Mistake 2 — Building the flat modern form incorrectly by force-fitting ございます. Learners try to make 高い polite as ×高いございます.
❌ この時計は高いございます。
Wrong join — an i-adjective can't sit directly on ございます. Either use the modern 高いです or the ウ音便 form 高うございます.
✅ この時計は高うございます。
kono tokei wa takō gozaimasu
This watch is expensive. (deferential)
Mistake 3 — Using the plain 〜く form before ございます. The whole point is that く does NOT survive; ×ありがたくございます skips the sound change.
❌ ありがたくございます。
Unchanged く — the ウ音便 is obligatory here: 有り難く → ありがとう. It must be ありがとうございます.
✅ ありがとうございます。
arigatō gozaimasu
Thank you.
Mistake 4 — Overusing the archaic form in casual speech. Deploying 寒うございます with friends.
❌ 今日めっちゃ寒うございますね。(友達に)
Register clash — 〜うございます is formal/traditional; with friends it sounds like a costume drama. Say 寒いね.
✅ 今日めっちゃ寒いね。
kyō meccha samui ne
It's freezing today, huh.
Key takeaways
- 〜うございます is an i-adjective + ございます, joined through the ウ音便: take the 〜く adverbial form, drop く, and fuse the leftover vowel with う.
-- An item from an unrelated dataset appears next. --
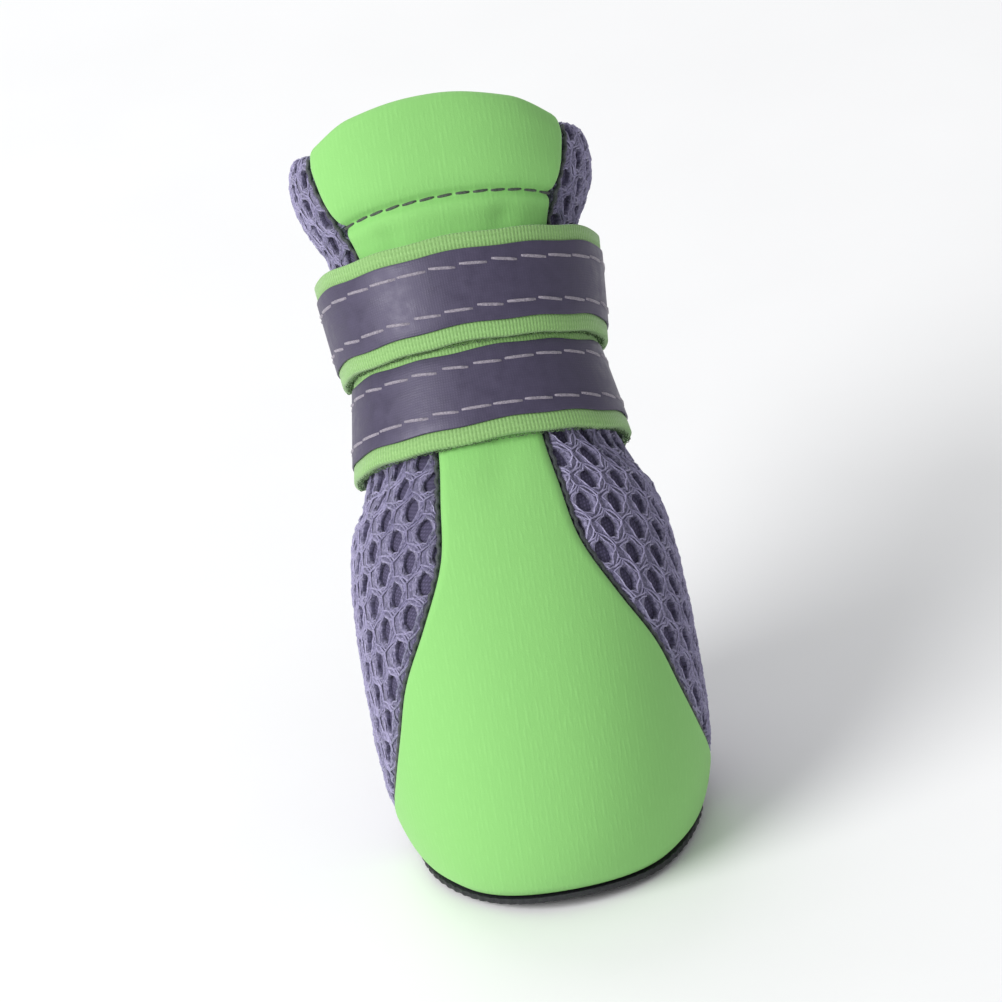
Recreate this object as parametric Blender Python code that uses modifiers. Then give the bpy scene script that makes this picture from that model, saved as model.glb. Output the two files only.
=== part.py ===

- The fusion is regular by vowel: au → ō, iu → yū (palatalising: きく→きゅう, しく→しゅう), uu → ū, ou → ō.
- ありがとう, おはよう, おめでとう are frozen specimens of this rule — 有り難く, 早く, めでたく with their endings softened.
- Modern standard speech uses flat 高いです instead; the 〜うございます form is now formal / traditional / Kansai register — recognise it everywhere, produce it only there.
- The three greetings (and their past forms like ありがとうございました) stay fully alive and neutral.